Susan Choi’s first novel, The Foreign Student, won the Asian-American Literary Award for fiction.  Her second novel, American Woman, was a finalist for the 2004 Pulitzer Prize.  Her third novel, A Person of Interest, was a finalist for the 2009 PEN/Faulkner Award.  In 2010 she was named the inaugural recipient of the PEN/W.G. Sebald Award.  Her fourth novel, My Education, received a 2014 Lammy Award.  Her fifth novel, Trust Exercise, won the 2019 National Book Award for Fiction. Her first book for children, Camp Tiger, was also published in 2019.  A recipient of fellowships from the National Endowment for the Arts and the Guggenheim Foundation, she teaches fiction writing at Yale and lives in Brooklyn.

 
Elsa Barkley Brown 600x750

Elsa Barkley Brown, Associate Professor of History and Women's Studies at the University of Maryland, will visit the Notre Dame Institute for Advanced Study and deliver a distinguished lecture on her ongoing work with NDIAS Fellows and invited guests.

Brown is also an Affiliate Faculty in African American Studies and American Studies, and her primary research interests are in African-American political culture, with an emphasis on gender. Her research has explored citizenship and rights, conceptual maps of the daily lives and worldviews of African Americans in the nineteenth and early twentieth centuries, and contemporary African American women visual artists’ and filmmakers’ engagements with history.
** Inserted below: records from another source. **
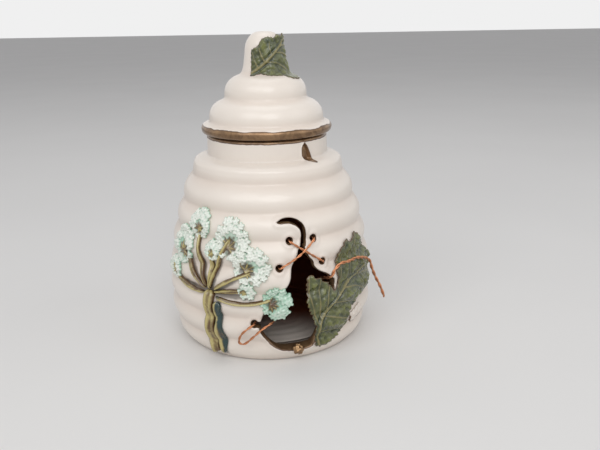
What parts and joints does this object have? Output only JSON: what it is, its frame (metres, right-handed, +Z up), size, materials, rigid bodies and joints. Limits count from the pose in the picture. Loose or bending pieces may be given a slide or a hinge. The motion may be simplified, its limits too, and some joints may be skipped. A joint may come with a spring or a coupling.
{
  "type": "honey pot with lid",
  "caption": "Ribbed beehive-shaped ceramic honey pot with a lift-off domed lid, a torn front doorway, applied clay leaves and flower, and formed copper wires.",
  "frame": {"origin": "centre of the flat base that the pot stands on", "axes": "+Z up along the pot's axis, front with the doorway towards -Y, +X to the right seen from the front"},
  "size_m": [0.1019, 0.0994, 0.1414],
  "materials": {
    "cream_glaze": "satin-gloss glazed ceramic",
    "leaf_glaze": "glossy green glaze with brown veins",
    "stem_glaze": "glossy olive glaze",
    "teal_glaze": "glossy dark teal glaze",
    "flower_glaze": "glossy white to mint glaze",
    "lustre": "bronze lustre",
    "copper": "bare copper wire"
  },
  "bodies": {
    "pot": {"pot_body": "cream_glaze", "broad_leaf": "leaf_glaze", "leaf_chip": "cream_glaze", "flower_stem": "stem_glaze", "stem_side": "teal_glaze", "flower_ray_1": "stem_glaze", "flower_ray_2": "stem_glaze", "flower_ray_3": "stem_glaze", "flower_ray_4": "stem_glaze", "flower_ray_5": "stem_glaze", "flower_ray_6": "stem_glaze", "flower_ray_7": "stem_glaze", "flower_ray_8": "stem_glaze", "flower_head_1": "flower_glaze", "flower_head_2": "flower_glaze", "flower_head_3": "flower_glaze", "flower_head_4": "flower_glaze", "flower_head_5": "flower_glaze", "flower_head_6": "flower_glaze", "flower_head_7": "flower_glaze", "flower_head_8": "flower_glaze", "sill_bead": "lustre", "stitch_wire_1": "copper", "stitch_wire_2": "copper", "loop_wire": "copper", "hook_wire": "copper"},
    "lid": {"lid": "cream_glaze", "knob_leaf": "leaf_glaze"}
  },
  "joints": [
    {"name": "lid_lift", "type": "slide", "parent": "pot", "child": "lid", "axis": [0, 0, 1], "range_m": [0, 0.06]}
  ]
}
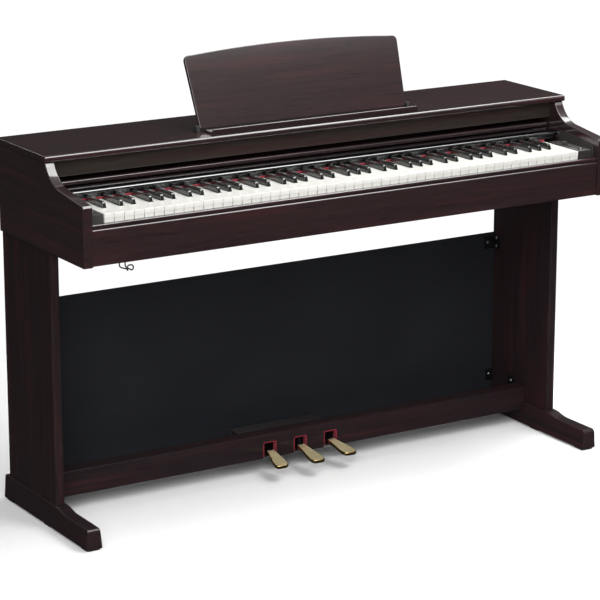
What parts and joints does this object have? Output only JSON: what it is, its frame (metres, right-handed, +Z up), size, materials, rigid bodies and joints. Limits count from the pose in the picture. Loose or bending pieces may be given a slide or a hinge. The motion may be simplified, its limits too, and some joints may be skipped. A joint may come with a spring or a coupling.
{
  "type": "digital piano on stand",
  "caption": "Slim upright-style digital piano on a two-legged stand, with a sliding key cover, folding music rest and pedals.",
  "frame": {"origin": "on the floor under the middle of the whole piano's bounding box", "axes": "+X to the right of a seated player, along the keyboard; -Y towards the player; +Z up"},
  "size_m": [1.357, 0.422, 1.0026],
  "materials": {
    "left_side_panel": "satin dark rosewood laminate",
    "right_side_panel": "satin dark rosewood laminate",
    "top_board": "satin dark rosewood laminate",
    "name_board": "satin dark rosewood laminate",
    "key_slip": "satin dark rosewood laminate",
    "key_cover": "satin dark rosewood laminate",
    "music_rest": "satin dark rosewood laminate",
    "music_ledge": "satin dark rosewood laminate",
    "left_leg": "satin dark rosewood laminate",
    "right_leg": "satin dark rosewood laminate",
    "left_foot": "satin dark rosewood laminate",
    "right_foot": "satin dark rosewood laminate",
    "pedal_rail": "satin dark rosewood laminate",
    "back_board": "black laminated board",
    "bottom_board": "black laminated board",
    "rear_panel": "black laminated board",
    "control_panel": "polished black",
    "left_end_block": "fine matte moulded",
    "right_end_block": "fine matte moulded",
    "demo_button": "fine matte moulded",
    "voice_button": "fine matte moulded",
    "metronome_button": "fine matte moulded",
    "record_button": "fine matte moulded",
    "power_button": "fine matte moulded",
    "volume_slider": "fine matte moulded",
    "jack_box": "fine matte moulded",
    "height_adjuster": "fine matte moulded",
    "pedal_housing": "fine matte moulded",
    "left_speaker": "pressed black frame and paper cone",
    "right_speaker": "pressed black frame and paper cone",
    "key_felt": "woven red felt",
    "soft_pedal": "polished, pale gold",
    "sostenuto_pedal": "polished, pale gold",
    "damper_pedal": "polished, pale gold",
    "pedal_base_plate": "plain sheet",
    "pedal_axle": "plain sheet",
    "key_frame": "unfinished plywood deck and rails",
    "headphone_hook": "gloss black enamel",
    "left_rest_prop": "gloss black enamel",
    "right_rest_prop": "gloss black enamel",
    "bass_white_keys": "smooth ivory white",
    "tenor_white_keys": "smooth ivory white",
    "treble_white_keys": "smooth ivory white",
    "top_white_keys": "smooth ivory white",
    "key_c4": "smooth ivory white",
    "key_d4": "smooth ivory white",
    "key_e4": "smooth ivory white",
    "key_f4": "smooth ivory white",
    "key_g4": "smooth ivory white",
    "key_a4": "smooth ivory white",
    "key_b4": "smooth ivory white",
    "bass_black_keys": "satin black",
    "tenor_black_keys": "satin black",
    "treble_black_keys": "satin black",
    "top_black_keys": "satin black",
    "key_c_sharp4": "satin black",
    "key_d_sharp4": "satin black",
    "key_f_sharp4": "satin black",
    "key_g_sharp4": "satin black",
    "key_a_sharp4": "satin black"
  },
  "bodies": {
    "piano": {"left_side_panel": "left_side_panel", "right_side_panel": "right_side_panel", "top_board": "top_board", "name_board": "name_board", "key_slip": "key_slip", "music_ledge": "music_ledge", "left_leg": "left_leg", "right_leg": "right_leg", "left_foot": "left_foot", "right_foot": "right_foot", "pedal_rail": "pedal_rail", "back_board": "back_board", "bottom_board": "bottom_board", "rear_panel": "rear_panel", "control_panel": "control_panel", "left_end_block": "left_end_block", "right_end_block": "right_end_block", "jack_box": "jack_box", "pedal_housing": "pedal_housing", "left_speaker": "left_speaker", "right_speaker": "right_speaker", "key_felt": "key_felt", "pedal_base_plate": "pedal_base_plate", "pedal_axle": "pedal_axle", "key_frame": "key_frame", "headphone_hook": "headphone_hook"},
    "bass_white_keys": {"bass_white_keys": "bass_white_keys"},
    "tenor_white_keys": {"tenor_white_keys": "tenor_white_keys"},
    "treble_white_keys": {"treble_white_keys": "treble_white_keys"},
    "top_white_keys": {"top_white_keys": "top_white_keys"},
    "key_c4": {"key_c4": "key_c4"},
    "key_d4": {"key_d4": "key_d4"},
    "key_e4": {"key_e4": "key_e4"},
    "key_f4": {"key_f4": "key_f4"},
    "key_g4": {"key_g4": "key_g4"},
    "key_a4": {"key_a4": "key_a4"},
    "key_b4": {"key_b4": "key_b4"},
    "bass_black_keys": {"bass_black_keys": "bass_black_keys"},
    "tenor_black_keys": {"tenor_black_keys": "tenor_black_keys"},
    "treble_black_keys": {"treble_black_keys": "treble_black_keys"},
    "top_black_keys": {"top_black_keys": "top_black_keys"},
    "key_c_sharp4": {"key_c_sharp4": "key_c_sharp4"},
    "key_d_sharp4": {"key_d_sharp4": "key_d_sharp4"},
    "key_f_sharp4": {"key_f_sharp4": "key_f_sharp4"},
    "key_g_sharp4": {"key_g_sharp4": "key_g_sharp4"},
    "key_a_sharp4": {"key_a_sharp4": "key_a_sharp4"},
    "soft_pedal": {"soft_pedal": "soft_pedal"},
    "sostenuto_pedal": {"sostenuto_pedal": "sostenuto_pedal"},
    "damper_pedal": {"damper_pedal": "damper_pedal"},
    "key_cover": {"key_cover": "key_cover"},
    "music_rest": {"music_rest": "music_rest"},
    "left_rest_prop": {"left_rest_prop": "left_rest_prop"},
    "right_rest_prop": {"right_rest_prop": "right_rest_prop"},
    "volume_slider": {"volume_slider": "volume_slider"},
    "power_button": {"power_button": "power_button"},
    "demo_button": {"demo_button": "demo_button"},
    "voice_button": {"voice_button": "voice_button"},
    "metronome_button": {"metronome_button": "metronome_button"},
    "record_button": {"record_button": "record_button"},
    "height_adjuster": {"height_adjuster": "height_adjuster"}
  },
  "joints": [
    {"name": "bass_white_press", "type": "hinge", "parent": "piano", "child": "bass_white_keys", "pos_m": [0, 0.095, 0.712], "axis": [1, 0, 0], "range_deg": [0, 2], "stiffness_Nm_per_rad": 10.683, "springref_deg": -5.73},
    {"name": "tenor_white_press", "type": "hinge", "parent": "piano", "child": "tenor_white_keys", "pos_m": [0, 0.095, 0.712], "axis": [1, 0, 0], "range_deg": [0, 2], "stiffness_Nm_per_rad": 16.618, "springref_deg": -5.73},
    {"name": "treble_white_press", "type": "hinge", "parent": "piano", "child": "treble_white_keys", "pos_m": [0, 0.095, 0.712], "axis": [1, 0, 0], "range_deg": [0, 2], "stiffness_Nm_per_rad": 16.618, "springref_deg": -5.73},
    {"name": "top_white_press", "type": "hinge", "parent": "piano", "child": "top_white_keys", "pos_m": [0, 0.095, 0.712], "axis": [1, 0, 0], "range_deg": [0, 2], "stiffness_Nm_per_rad": 9.496, "springref_deg": -5.73},
    {"name": "key_c4_press", "type": "hinge", "parent": "piano", "child": "key_c4", "pos_m": [0, 0.095, 0.712], "axis": [1, 0, 0], "range_deg": [0, 2], "stiffness_Nm_per_rad": 1.187, "springref_deg": -5.73},
    {"name": "key_d4_press", "type": "hinge", "parent": "piano", "child": "key_d4", "pos_m": [0, 0.095, 0.712], "axis": [1, 0, 0], "range_deg": [0, 2], "stiffness_Nm_per_rad": 1.187, "springref_deg": -5.73},
    {"name": "key_e4_press", "type": "hinge", "parent": "piano", "child": "key_e4", "pos_m": [0, 0.095, 0.712], "axis": [1, 0, 0], "range_deg": [0, 2], "stiffness_Nm_per_rad": 1.187, "springref_deg": -5.73},
    {"name": "key_f4_press", "type": "hinge", "parent": "piano", "child": "key_f4", "pos_m": [0, 0.095, 0.712], "axis": [1, 0, 0], "range_deg": [0, 2], "stiffness_Nm_per_rad": 1.187, "springref_deg": -5.73},
    {"name": "key_g4_press", "type": "hinge", "parent": "piano", "child": "key_g4", "pos_m": [0, 0.095, 0.712], "axis": [1, 0, 0], "range_deg": [0, 2], "stiffness_Nm_per_rad": 1.187, "springref_deg": -5.73},
    {"name": "key_a4_press", "type": "hinge", "parent": "piano", "child": "key_a4", "pos_m": [0, 0.095, 0.712], "axis": [1, 0, 0], "range_deg": [0, 2], "stiffness_Nm_per_rad": 1.187, "springref_deg": -5.73},
    {"name": "key_b4_press", "type": "hinge", "parent": "piano", "child": "key_b4", "pos_m": [0, 0.095, 0.712], "axis": [1, 0, 0], "range_deg": [0, 2], "stiffness_Nm_per_rad": 1.187, "springref_deg": -5.73},
    {"name": "bass_black_press", "type": "hinge", "parent": "piano", "child": "bass_black_keys", "pos_m": [0, 0.095, 0.7225], "axis": [1, 0, 0], "range_deg": [0, 2.3], "stiffness_Nm_per_rad": 3.626, "springref_deg": -5.73},
    {"name": "tenor_black_press", "type": "hinge", "parent": "piano", "child": "tenor_black_keys", "pos_m": [0, 0.095, 0.7225], "axis": [1, 0, 0], "range_deg": [0, 2.3], "stiffness_Nm_per_rad": 5.18, "springref_deg": -5.73},
    {"name": "treble_black_press", "type": "hinge", "parent": "piano", "child": "treble_black_keys", "pos_m": [0, 0.095, 0.7225], "axis": [1, 0, 0], "range_deg": [0, 2.3], "stiffness_Nm_per_rad": 5.18, "springref_deg": -5.73},
    {"name": "top_black_press", "type": "hinge", "parent": "piano", "child": "top_black_keys", "pos_m": [0, 0.095, 0.7225], "axis": [1, 0, 0], "range_deg": [0, 2.3], "stiffness_Nm_per_rad": 2.59, "springref_deg": -5.73},
    {"name": "key_c_sharp4_press", "type": "hinge", "parent": "piano", "child": "key_c_sharp4", "pos_m": [0, 0.095, 0.7225], "axis": [1, 0, 0], "range_deg": [0, 2.3], "stiffness_Nm_per_rad": 0.518, "springref_deg": -5.73},
    {"name": "key_d_sharp4_press", "type": "hinge", "parent": "piano", "child": "key_d_sharp4", "pos_m": [0, 0.095, 0.7225], "axis": [1, 0, 0], "range_deg": [0, 2.3], "stiffness_Nm_per_rad": 0.518, "springref_deg": -5.73},
    {"name": "key_f_sharp4_press", "type": "hinge", "parent": "piano", "child": "key_f_sharp4", "pos_m": [0, 0.095, 0.7225], "axis": [1, 0, 0], "range_deg": [0, 2.3], "stiffness_Nm_per_rad": 0.518, "springref_deg": -5.73},
    {"name": "key_g_sharp4_press", "type": "hinge", "parent": "piano", "child": "key_g_sharp4", "pos_m": [0, 0.095, 0.7225], "axis": [1, 0, 0], "range_deg": [0, 2.3], "stiffness_Nm_per_rad": 0.518, "springref_deg": -5.73},
    {"name": "key_a_sharp4_press", "type": "hinge", "parent": "piano", "child": "key_a_sharp4", "pos_m": [0, 0.095, 0.7225], "axis": [1, 0, 0], "range_deg": [0, 2.3], "stiffness_Nm_per_rad": 0.518, "springref_deg": -5.73},
    {"name": "soft_pedal_press", "type": "hinge", "parent": "piano", "child": "soft_pedal", "pos_m": [0, 0.155, 0.056], "axis": [1, 0, 0], "range_deg": [0, 4], "stiffness_Nm_per_rad": 6, "springref_deg": -6.88},
    {"name": "sostenuto_pedal_press", "type": "hinge", "parent": "piano", "child": "sostenuto_pedal", "pos_m": [0, 0.155, 0.056], "axis": [1, 0, 0], "range_deg": [0, 4], "stiffness_Nm_per_rad": 6, "springref_deg": -6.88},
    {"name": "damper_pedal_press", "type": "hinge", "parent": "piano", "child": "damper_pedal", "pos_m": [0, 0.155, 0.056], "axis": [1, 0, 0], "range_deg": [0, 4], "stiffness_Nm_per_rad": 6, "springref_deg": -6.88},
    {"name": "key_cover_slide", "type": "slide", "parent": "piano", "child": "key_cover", "axis": [0, -0.9923, -0.124], "range_m": [0, 0.163]},
    {"name": "music_rest_tilt", "type": "hinge", "parent": "piano", "child": "music_rest", "pos_m": [0, 0.0245, 0.8402], "axis": [1, 0, 0], "range_deg": [-70, 0]},
    {"name": "volume_slide", "type": "slide", "parent": "piano", "child": "volume_slider", "axis": [0, 1, 0], "range_m": [-0.018, 0.018]},
    {"name": "power_button_press", "type": "slide", "parent": "piano", "child": "power_button", "axis": [0, 0, -1], "range_m": [0, 0.0012], "stiffness_N_per_m": 300, "springref_m": -0.001},
    {"name": "demo_button_press", "type": "slide", "parent": "piano", "child": "demo_button", "axis": [0, 0, -1], "range_m": [0, 0.0012], "stiffness_N_per_m": 300, "springref_m": -0.001},
    {"name": "voice_button_press", "type": "slide", "parent": "piano", "child": "voice_button", "axis": [0, 0, -1], "range_m": [0, 0.0012], "stiffness_N_per_m": 300, "springref_m": -0.001},
    {"name": "metronome_button_press", "type": "slide", "parent": "piano", "child": "metronome_button", "axis": [0, 0, -1], "range_m": [0, 0.0012], "stiffness_N_per_m": 300, "springref_m": -0.001},
    {"name": "record_button_press", "type": "slide", "parent": "piano", "child": "record_button", "axis": [0, 0, -1], "range_m": [0, 0.0012], "stiffness_N_per_m": 300, "springref_m": -0.001},
    {"name": "height_adjuster_screw", "type": "slide", "parent": "piano", "child": "height_adjuster", "axis": [0, 0, -1], "range_m": [0, 0.0285]},
    {"name": "left_rest_prop_fold", "type": "hinge", "parent": "music_rest", "child": "left_rest_prop", "pos_m": [-0.15, 0.05644, 0.91158], "axis": [1, 0, 0], "range_deg": [-0.5, 138]},
    {"name": "right_rest_prop_fold", "type": "hinge", "parent": "music_rest", "child": "right_rest_prop", "pos_m": [0.15, 0.05644, 0.91158], "axis": [1, 0, 0], "range_deg": [-0.5, 138]}
  ],
  "couplings": [
    {"joint": "left_rest_prop_fold", "follows": "music_rest_tilt", "ratio": -1.9571},
    {"joint": "right_rest_prop_fold", "follows": "music_rest_tilt", "ratio": -1.9571}
  ]
}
Public Presentation Workshop

Kevin Friesen

This 3-day retreat, led by Kevin Friesen of the Duarte Group, focuses on developing high-level skills for oral communication with non-specialist audiences and understanding the types of engagement that encourage accessible and open dialogue.

Participants will develop valuable presentation skills, such as how to incorporate story-telling into academic communications and how to visualize research presentations like a designer.

The workshop will conclude with a group project and presentation that utilizes the information and tips shared during the retreat.

August 17-19, 2020


Public Writing Workshop

James Ryerson

This 2-day workshop, led by James Ryerson from The New York Times, focuses on writing book excerpts and research-based op-eds for prestigious news outlets.

Ryerson will lead a discussion on a range of public-writing topics, such as how to craft effective public-engagement pieces, how to get a piece of public writing published, and how to navigate the challenges and opportunities that come with public engagement.

Participants will also receive extensive feedback, both from Ryerson and their peers, on a piece of public writing of their own.